Incorporating Toys into Greeting Behavior
Once you’ve established a nice tug rapport with your dog, you can start using your tug toy to teach greeting behavior. Keep the tug toy by the door and enlist the help of a friend. Have your friend knock on the door or ring the doorbell. Then bring out your tug toy and engage your dog the game. After a minute or so of play open the door to your guest. You want to make your guest’s entrance as uninteresting as possible. Continue to play tug with your tug and praise your dog for keeping the game going. After your guest is inside the house you can end the game of tug. The objective is to make the game more fun than greeting a guest. Initially, you’ll want to keep a leash on your dog so that if she decides that greeting the guest is more fun than the tug game you can gently lead her away from the door and into the other room. Repetition is key. Repeat this scenario over and over again until your dog hears the doorbell and immediately starts looking for a toy.

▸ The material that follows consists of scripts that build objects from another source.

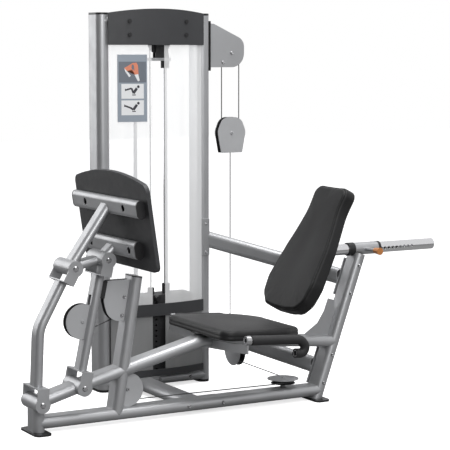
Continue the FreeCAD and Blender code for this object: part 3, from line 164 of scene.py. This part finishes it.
def frosted(name):
    """Translucent sheet of the tower's shroud, darker at its foot and above it given a faint glow
    of painted light.
    """
    recipe = Recipe(name)
    height = recipe.add("ShaderNodeSeparateXYZ")
    recipe.link(recipe.coordinates.outputs["Object"], height.inputs["Vector"])

    def by_height(at_foot, upper):
        return recipe.ramp(height.outputs["Z"], [(DARKER_FOOT_TOP, (at_foot,) * 3),
                                                 (DARKER_FOOT_TOP + DARKER_FOOT_FADE, (upper,) * 3)])

    clear = recipe.add("ShaderNodeBsdfTransparent")
    recipe.link(by_height(0.70, 0.97), clear.inputs["Color"])
    body = recipe.add("ShaderNodeBsdfPrincipled", Roughness=0.35)
    streak = recipe.ramp(recipe.noise(3.0, 2.0, (6.0, 6.0, 0.2)),
                         [(0.35, (0.92, 0.93, 0.94)), (0.65, (0.99, 0.995, 1.0))])
    tint = recipe.add("ShaderNodeMixRGB", Fac=1.0)
    tint.blend_type = "MULTIPLY"
    recipe.link(by_height(0.34, 0.95), tint.inputs["Color1"])
    recipe.link(streak, tint.inputs["Color2"])
    recipe.link(tint.outputs["Color"], body.inputs["Base Color"])
    # painted light: above its foot the sheet glows faintly, though it is no lamp
    recipe.link(by_height(0.0, 1.0), body.inputs["Emission Color"])
    body.inputs["Emission Strength"].default_value = 0.22
    mix = recipe.add("ShaderNodeMixShader")
    recipe.link(by_height(0.75, 0.30), mix.inputs["Fac"])
    recipe.link(clear.outputs["BSDF"], mix.inputs[1])
    recipe.link(body.outputs["BSDF"], mix.inputs[2])
    recipe.link(mix.outputs["Shader"], recipe.output.inputs["Surface"])
    return recipe.material


# surface(name, colour, roughness, metal, variation and its scale, grain and its scale)
MATERIALS = {
    "frame_paint": surface("silver_paint", (0.45, 0.455, 0.465), 0.42, 0.65, 0.03, 7, 0.08, 1400),
    "dark_board": surface("charcoal_paint", (0.040, 0.041, 0.044), 0.52, 0.1, 0.06, 9, 0.12, 1200),
    "vinyl": leather("vinyl", (0.013, 0.013, 0.0135)),
    "chrome": surface("chrome", (0.88, 0.88, 0.89), 0.12, 1.0, 0.02, 5),
    "zinc": surface("zinc_plate", (0.55, 0.55, 0.56), 0.26, 0.95, 0.04, 30),
    "stack_black": surface("stack_paint", (0.030, 0.030, 0.032), 0.5, 0.2, 0.1, 14, 0.2, 700),
    "pulley_black": surface("nylon", (0.015, 0.015, 0.016), 0.42, 0, 0.1, 20),
    "guard_grey": surface("guard_paint", (0.42, 0.425, 0.435), 0.62, 0.1, 0.04, 8, 0.08, 1200),
    "shroud_white": frosted("shroud_sheet"),
    "placard_face": surface("placard_print", (0.29, 0.33, 0.38), 0.4, 0, 0.02, 4),
    "rubber_black": surface("rubber", (0.016, 0.016, 0.017), 0.62, 0, 0.1, 20, 0.3, 800),
    "cap_black": surface("moulded_plastic", (0.014, 0.014, 0.015), 0.4, 0, 0.08, 20, 0.1, 900),
    "knob_copper": surface("copper_knob", (0.62, 0.25, 0.08), 0.3, 0.3, 0.05, 20),
    "cable_black": surface("coated_cable", (0.05, 0.05, 0.052), 0.35, 0, 0.08, 60, 0.25, 500),
}


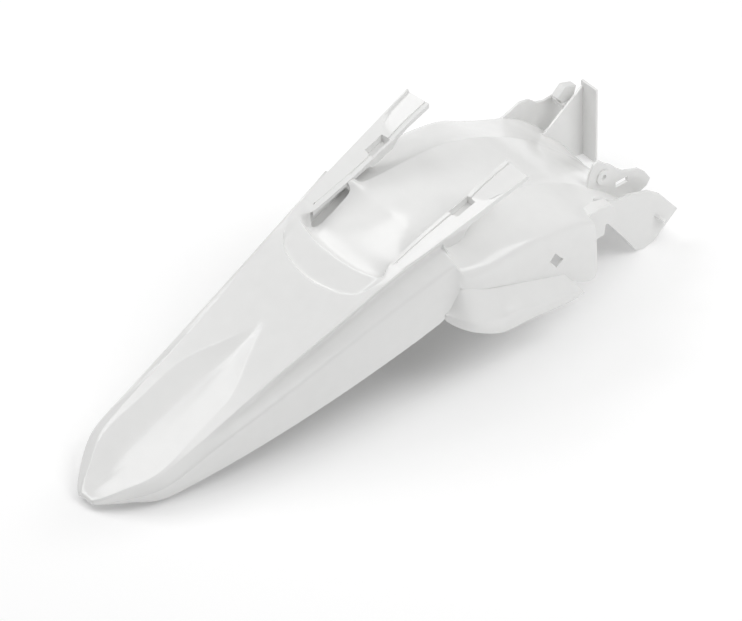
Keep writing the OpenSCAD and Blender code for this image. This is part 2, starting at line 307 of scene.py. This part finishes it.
# The sheet stops short at the right front, along a slanted line of (distance out, place) points
front_line = [(73, 618), (90, 594), (111, 574)]
front = [f for f in bm.faces
         if f.calc_center_median().x > front_line[0][0] / 1000
         and f.calc_center_median().y * 1000 + TAIL_TO_MIDDLE
         > along(front_line, f.calc_center_median().x * 1000)]
bmesh.ops.delete(bm, geom=list(set(window + front)), context="FACES")
floor_points = [v for v in bm.verts if v in place and place[v][1] < FOOT
                and flank_row - 5 < place[v][0] < flank_row + 14]
for turn in range(10):
    bmesh.ops.smooth_vert(bm, verts=floor_points, factor=0.5, use_axis_z=True)
bm.normal_update()
if sum(f.normal.z for f in bm.faces) < 0:
    bmesh.ops.reverse_faces(bm, faces=bm.faces)
bm.to_mesh(shell.data)
bm.free()


def finish_modifiers(piece, *steps):
    """Adds each modifier with its settings and applies it."""
    bpy.ops.object.select_all(action="DESELECT")
    bpy.context.view_layer.objects.active = piece
    piece.select_set(True)
    for kind, settings in steps:
        made = piece.modifiers.new(kind.title(), kind)
        for key, value in settings.items():
            setattr(made, key, value)
        bpy.ops.object.modifier_apply(modifier=made.name)


def rounded(width, angle):
    """A small bevel, in metres, on every edge sharper than that many degrees."""
    return ("BEVEL", {"width": width, "segments": 2, "limit_method": "ANGLE",
                      "angle_limit": math.radians(angle)})


SOFT_ANGLE = 38
smooth_twice = ("SUBSURF", {"levels": 2, "render_levels": 2})
finish_modifiers(
    shell,
    smooth_twice,
    ("SOLIDIFY", {"thickness": WALL / 1000, "offset": -1.0, "use_even_offset": True, "thickness_clamp": 0.6}),
    rounded(0.0006, 50),
)
# At the tip's two sharp corners the inner wall runs out past the tip, so those points go back inside
for vertex in shell.data.vertices:
    if vertex.co.y < -0.3685:
        vertex.co.y = -0.3665
bpy.ops.object.shade_smooth_by_angle(angle=math.radians(SOFT_ANGLE))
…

When teaching your dog any new behavior, remember that it’s ok to use management tools when necessary. For instance, it’s better to put your dog in her crate if the mailman shows up with a package unexpectedly. Ideally, you want to prevent your dog from rehearsing unwanted behavior than allowing her to engage in it momentarily because you are unprepared to train. Use praise and treat liberally. And, most importantly, have fun!